Ну и уж неизбежно, просто по логике выбранного автором «национального дискурса» появляется в романе, точнее, распирает его изнутри вполне предсказуемая идеологическая схема. Праздник Возрождающегося Духа, который изображает автор, — это праздник не только во имя объединения и созидания, но и праздник как некий акт противостояния. Противостояния «системе». Но если один член оппозиции фактически назван (Возрождающийся национальный Дух Украины), то второй в этом ряду неизбежно просчитывается не просто как «советский тоталитаризм», но как подразумеваемый «мир советских москалей», то есть русских. Правомерно ли вот это противопоставление? На первый взгляд, то есть если пользоваться инструментарием Андруховича, да, разумеется — «национальный дискурс» как раз и предполагает перенесение всей сложности исторических вопросов в незатейливую схемку национальных противостояний (как бы ни надували щеки идеологи национализма, мистическая емкость их метафор остается вполне дебильной). А в ситуации с Украиной искус пойти этим путем особенно велик — уж тут советская власть постаралась: сознательное трехлетнее вымаривание Украины голодом при Сталине — исторический факт. Так же как и планомерный отстрел украинской интеллигенции в тридцатые годы именно как «украинской» (власть этого и не скрывала, называя вину репрессируемых «украинским национализмом»). Список подобных преступлений можно продолжать еще очень долго. Страшные исторические реалии стоят за эпизодом ночного паломничества одного из героев романа на родину своих дедов, в западноукраинское местечко, уничтоженное советскими карателями, — героя в его путешествии сопровождает голос деда: «Два года, ну, может, немного меньше, год или полтора, они возили по старой дороге людей из Чертопольской тюрьмы. Там, Гриц, если не соврать, под каждым деревом убитые лежали. Такого леса, другого, нет, наверно, в целом мире».

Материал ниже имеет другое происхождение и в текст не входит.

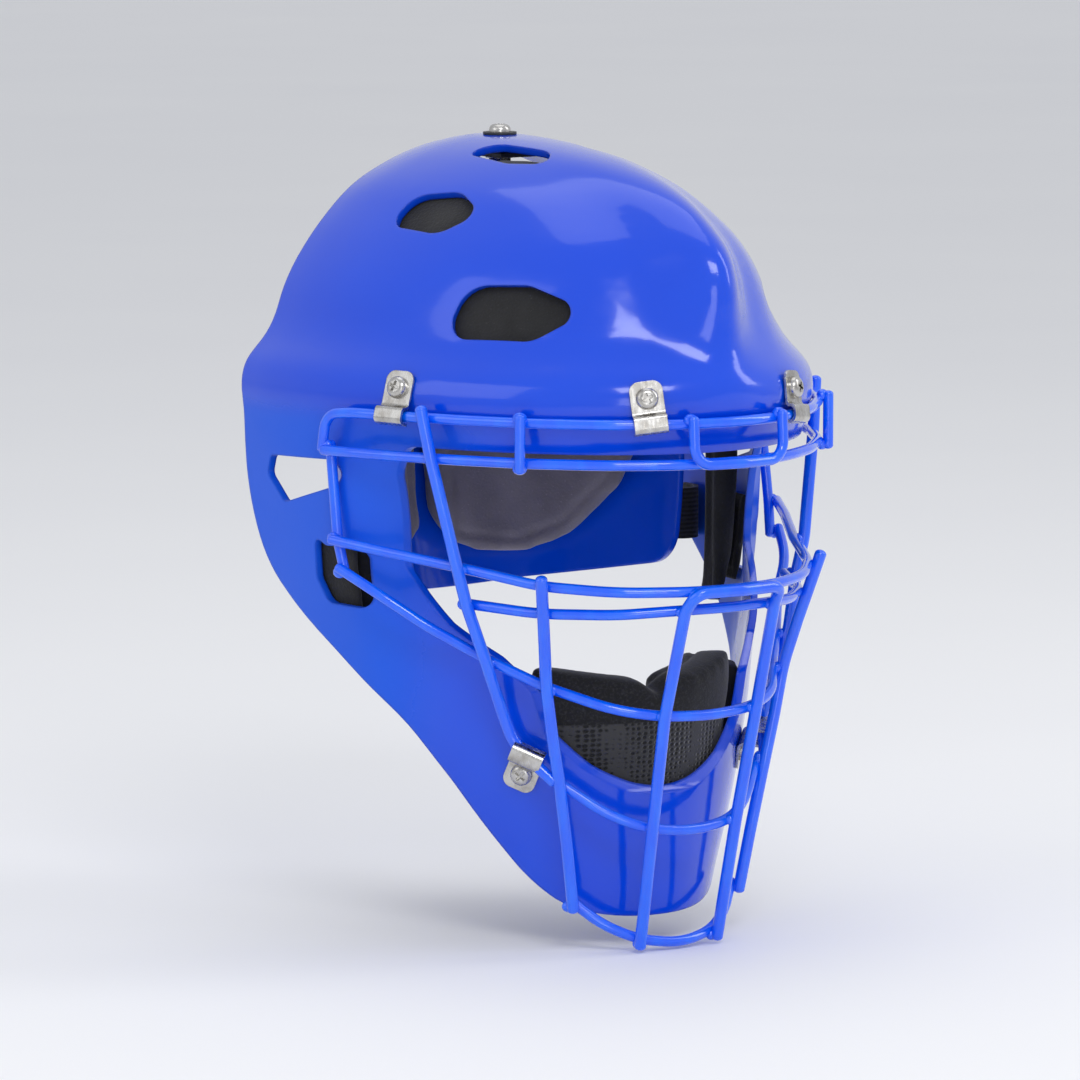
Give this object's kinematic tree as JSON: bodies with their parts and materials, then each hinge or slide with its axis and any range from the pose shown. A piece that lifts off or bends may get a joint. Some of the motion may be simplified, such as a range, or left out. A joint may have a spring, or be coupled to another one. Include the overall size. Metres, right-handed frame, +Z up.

Забывать подобные вещи мы не имеем права. Так же как не имеем права отворачиваться от поиска подлинных причин этих событий, сводя их содержание к вопросам национальных противостояний. Я понимаю, что так проще, так удобнее. И есть железная закономерность в появлении националистической «патриотической» риторики у политических движений и партий, как раз и унаследовавших «советский дух»… Вслед за Андруховичем, вступив в этот «национально-политический дискурс» его романа, я, например, должен был бы признавать свою вину, вину русского за совершенные преступления против Украины и украинской культуры. Но видит Бог, нет на нас этой вины. Русскую или еврейскую интеллигенцию отстреливали точно так же. Для тех сил, которые глумились над украинской культурой, точно таким же врагом была любая национальная культура.